Charna Furman (born 12 December 1941) is a Uruguayan architect noted for her design of a communal women's housing project designed to create affordable housing for single mothers. As a prisoner, confined during the Uruguayan Dictatorship, she has become an advocate for people deprived of their civil liberties and participated in the creation of a film regarding her ordeal.

==Early life==
Jaie Charna Furman Naidich was born on 12 December 1941, in Montevideo, Uruguay, to Jaie Naidich and José Furman. She grew up in her maternal grandparents home and was raised in a traditional Jewish family. Her father's family had fled to Uruguay to escape the Holocaust. Entering architecture studies at the University of the Republic in 1961, she became involved in the work of the Center of Architecture Students (Centro de Estudiantes de Arquitectura, CEDA) and the Federation of University Students, attending numerous international conferences. In 1968, she joined the Culture Commission and was also involved in the communist youth movement, before graduating in 1973.

==Career==
Furman joined the faculty of the university as a research assistant in the Climatology Department in 1968 and worked there until her termination for political activism in 1974 after the 1973 Uruguayan coup d'état. Though inactive in leftist groups since her university days, Furman was considered a leftist because of her previous involvement. She and her husband, who worked as a drafter in a furniture company, opened a small decorating boutique filled with craft items. At the end of October, she and her husband were arrested in the middle of the night, though her children were allowed to leave with her mother. She was imprisoned from October 1975 to February 1980 and routinely tortured the first year for her previous communist involvement. She was also subject to anti-Semitic slurs and refused access to food to meet her dietetic restrictions or Jewish literature. After a year, she was moved to the Punta de Rieles Prison, where she remained until her release. At the time of her imprisonment, Furman was a young mother with two children, Alejandro, who was four years old and Aiala, who was two and a half years old.

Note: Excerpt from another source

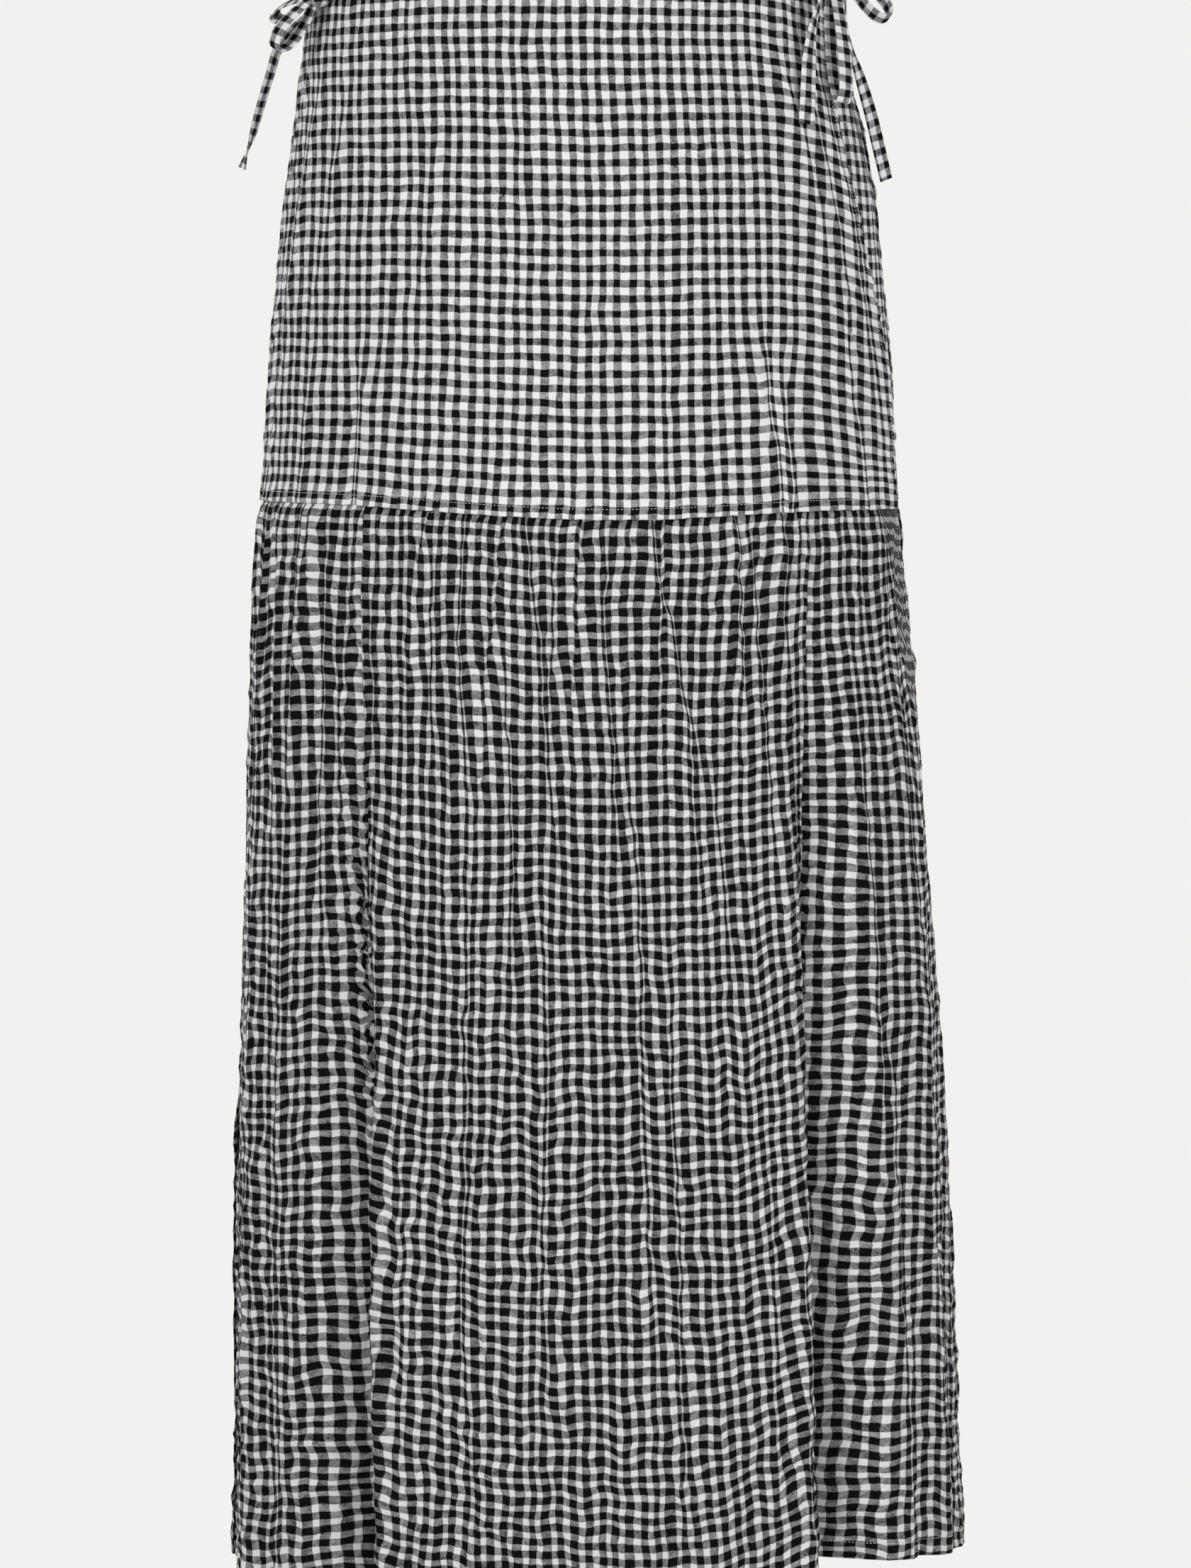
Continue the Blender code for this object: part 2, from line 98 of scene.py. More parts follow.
world = bpy.data.worlds.new("studio_paper")
world.use_nodes = True
bpy.context.scene.world = world
tree = world.node_tree
tree.nodes.clear()
shown = node(tree, "ShaderNodeBackground", {"Color": PAPER, "Strength": 1.0})
cast = node(tree, "ShaderNodeBackground", {"Color": DAYLIGHT, "Strength": AMBIENT})
seen_apart(tree, shown, cast, "ShaderNodeOutputWorld")

paper = bpy.data.materials.new("floor_paper")
paper.use_nodes = True
tree = paper.node_tree
tree.nodes.clear()
shown = node(tree, "ShaderNodeEmission", {"Color": PAPER, "Strength": 1.0})
cast = node(tree, "ShaderNodeBsdfDiffuse", {"Color": FLOOR_MATTE})
seen_apart(tree, shown, cast, "ShaderNodeOutputMaterial")
floor_mesh = bpy.data.meshes.new("floor")
corners = FLOOR_HALF * np.array([(-1, -1), (1, -1), (1, 1), (-1, 1)])
floor_mesh.from_pydata([(x, y, -FLOOR_DROP) for x, y in corners.tolist()], [], [(0, 1, 2, 3)])
floor_mesh.materials.append(paper)
floor = placed("floor", floor_mesh)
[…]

In 1985, Furman resumed her post as a research assistant with the responsibility of managing housing projects for targeted groups to alleviate poverty and marginalization. After a group of single mothers began to work with social workers and psychologists in 1989 to express some of the difficulties they found in locating safe housing for their families, Furman began planning a project known as Mujeres Jefas de Familia (Women as Head of Families), or colloquially as MUJEFA. The plan for the project, implemented by the city, involved the renovation of a derelict historic property in the city center, into a communal living space for twelve families, but it took four years before the deed to the property was granted. The women began working to clean the property in 1994 to prepare for the construction, which was completed in May 1997. The large house featured three common courtyards, which were retained for the use of the residents and the remaining large rooms were divided into residential apartments. Furman's project was one of the finalists for the 1995 World Habitat Prize, awarded by the Building and Social Housing Foundation of the United Kingdom and was recognized by other competitions in Argentina and Dubai.

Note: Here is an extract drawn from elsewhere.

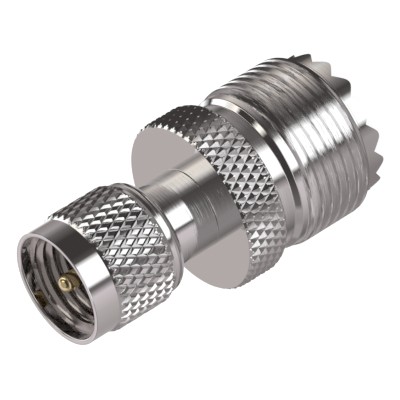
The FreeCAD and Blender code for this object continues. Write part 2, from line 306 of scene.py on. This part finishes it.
def plating(name, colour, roughness, ring_spacing, ring_height,
            streak=0.5, chatter=0.0, metallic_share=1.0):
    """Bright plate over turned metal: fine rings in the bump, gloss spread across them, short
    marks where the tool chattered, and its metallic share, which below 1 leaves part of the
    surface diffuse. Sizes in millimetres; the rings and marks are drawn coarser than a lathe
    leaves them, so that they show."""
    wander_length = 2.2
    wander_reach = 0.02
    mark_length = 2.6
    mark_width = 0.16
    haze_length = 3.0
    material = new_material(name)
    tree = material.node_tree
    place = add(tree, "ShaderNodeTexCoord").node.outputs["Object"]
    split = add(tree, "ShaderNodeSeparateXYZ", (place,)).node
    flat = add(tree, "ShaderNodeCombineXYZ", (split.outputs[0], split.outputs[1], 0.0))
    radius = add(tree, "ShaderNodeVectorMath", (flat,), operation="LENGTH").node.outputs["Value"]
    ring_place = add(tree, "ShaderNodeCombineXYZ", (radius, 0.0, split.outputs[2]))
    wander = add(tree, "ShaderNodeTexNoise", {
        "Vector": place, "Scale": 1 / (wander_length * mm), "Detail": 1.0})
    reach = (wander_reach * mm, 0.0, wander_reach * mm)
    moved = add(
        tree, "ShaderNodeVectorMath", {0: wander, 1: reach, 2: ring_place},
        operation="MULTIPLY_ADD")
    rings = add(tree, "ShaderNodeTexNoise", {
        "Vector": moved, "Scale": 1 / (ring_spacing * mm), "Detail": 2.0, "Roughness": 0.6})
    bump = add(tree, "ShaderNodeBump", {
        "Strength": 1.0, "Distance": ring_height * mm, "Height": rings})
    if chatter:
        stretch = (1 / (mark_length * mm), 1 / (mark_length * mm), 1 / (mark_width * mm))
        drawn_out = add(tree, "ShaderNodeVectorMath", (place, stretch), operation="MULTIPLY")
        marks = add(tree, "ShaderNodeTexNoise", {
            "Vector": drawn_out, "Scale": 1.0, "Detail": 2.0})
        cut = add(tree, "ShaderNodeMapRange", {
            "Value": marks, "From Min": 0.55, "From Max": 0.66})
        bump = add(tree, "ShaderNodeBump", {
            "Strength": 1.0, "Distance": chatter * mm, "Height": cut, "Normal": bump})
    round_axis = add(
        tree, "ShaderNodeVectorMath", ((0.0, 0.0, 1.0), place), operation="CROSS_PRODUCT")
    world_round = add(
        tree, "ShaderNodeVectorTransform", (round_axis,), vector_type="VECTOR",
        convert_from="OBJECT", convert_to="WORLD")
    tangent = add(tree, "ShaderNodeVectorMath", (world_round,), operation="NORMALIZE")
    haze = add(tree, "ShaderNodeTexNoise", {
        "Vector": place, "Scale": 1 / (haze_length * mm), "Detail": 3.0})
    rough = add(tree, "ShaderNodeMapRange", {
        "Value": haze, "From Min": 0.3, "From Max": 0.7,
        "To Min": roughness * 0.75, "To Max": roughness * 1.25})
    metal = add(tree, "ShaderNodeBsdfPrincipled", {
        "Base Color": linear(colour), "Metallic": metallic_share, "Roughness": rough, "Normal": bump,
        "Anisotropic": streak, "Anisotropic Rotation": 0.25, "Tangent": tangent})
    add(tree, "ShaderNodeOutputMaterial", (metal,))
    return material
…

Furman was one of the International Habitat Council's Women's Network, which she joined in 1992 and a founder of the Housing Institute for Women (Instituto de Vivienda para la Mujer, IVIM) in 1994. She became president of the IVIM in 1996 and that same year, joined the United Nations Conference on Women's Monitoring Commission on Gender and Poverty. In 1997, Furman began working on several neighborhood improvement projects for the Municipal Commissariat of Montevideo (Intendencia Municipal de Montevideo, IMM), the Women's commission of the Federation of Housing Cooperatives (Federación de Cooperativas de Vivienda, FECOVI) and the IVIM. These included the Cooperatives Covisfran, Covipolo, Entrelunas, Olimar and Piramide, which involved gendered spaces and solutions for working women like childcare, safety and micro-enterprise programs.

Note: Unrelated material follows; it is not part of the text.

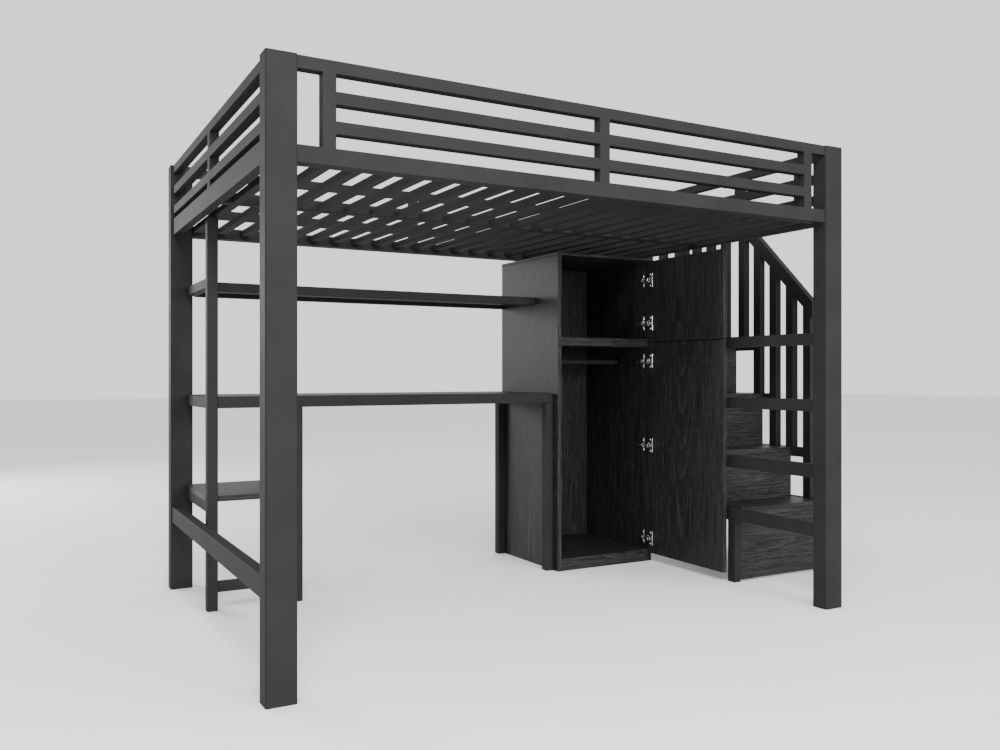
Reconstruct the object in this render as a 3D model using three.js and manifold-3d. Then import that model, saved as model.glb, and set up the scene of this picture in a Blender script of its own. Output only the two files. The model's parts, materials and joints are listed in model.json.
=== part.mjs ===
// Full-size metal loft bed with a desk, a shelf tower, a two-door wardrobe and a staircase at its end.
// Units are millimetres, +Z is up, +X runs along the bed towards the staircase, +Y runs towards the back.
// Pieces are laid out from the front left corner of the bed on the floor, then the whole group is
// shifted so that its origin is the centre of its footprint.
import * as THREE from "three";
import { mergeVertices } from "three/addons/utils/BufferGeometryUtils.js";
import Module from "manifold-3d";

// ---------------------------------------------------------------- driving dimensions
const BED_LENGTH = 2010;
const BED_WIDTH = 1456;
const BED_HEIGHT = 1601;
const GAP = 0.3; // clearance between pieces that touch
const WALL = 1.5; // wall of the welded steel tubes

const POST = { x: 80, y: 60, wall: 2, corner: 5 };

// Guard frames: a deck rail, a top rail and two middle rails, joined by uprights.
const SIDE_RAILS = { deck: [1336, 1379], middle: [[1416.5, 1448.5], [1491, 1523]], top: [1568, 1600] };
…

In 2001, Furman was appointed by the architecture faculty of the University of the Republic to the Thematic Network of Gender Studies. In addition to her urban planning initiatives, Furman taught graduate courses on housing issues, such as designing for low-income sectors, cooperatives and use of alternative technology and recycling to solve social housing challenges and published books and articles on urban housing solutions. Some of her works included Mujefa ya tiene casa: un proyecto piloto y sus impactos en el Uruguay (MUJEFA has home: a pilot project and its impacts in Uruguay, 1996), Soluciones habitacionales para personas adultas mayores (Housing solutions for older adults, 1997), Políticas de vivienda y hábitat. Las necesidades de las mujeres y de los nuevos arreglos familiares siguen sin ser contemplados (Housing and habitat policies: The needs of women and new family arrangements remain unseen, 2000), and Nuevas ecuaciones sociales. Como responden las políticas habitacionales (New social equations: How housing policies respond, 2007).

Retiring in 2004 from the university, Furman became involved in the commission investigating resistance to the dictatorship and served on various neighborhood councils beginning in 2007. She was one of the participants in the creation of a 2005 documentary, Memorias de Mujeres (Memories of Women), directed by Virginia Martínez, which detailed the experiences of women imprisoned during the dictatorship. To survive, the women formed support groups and lived in a communal style to protect each other from their thoughts of suicide, sexual assault, and violence.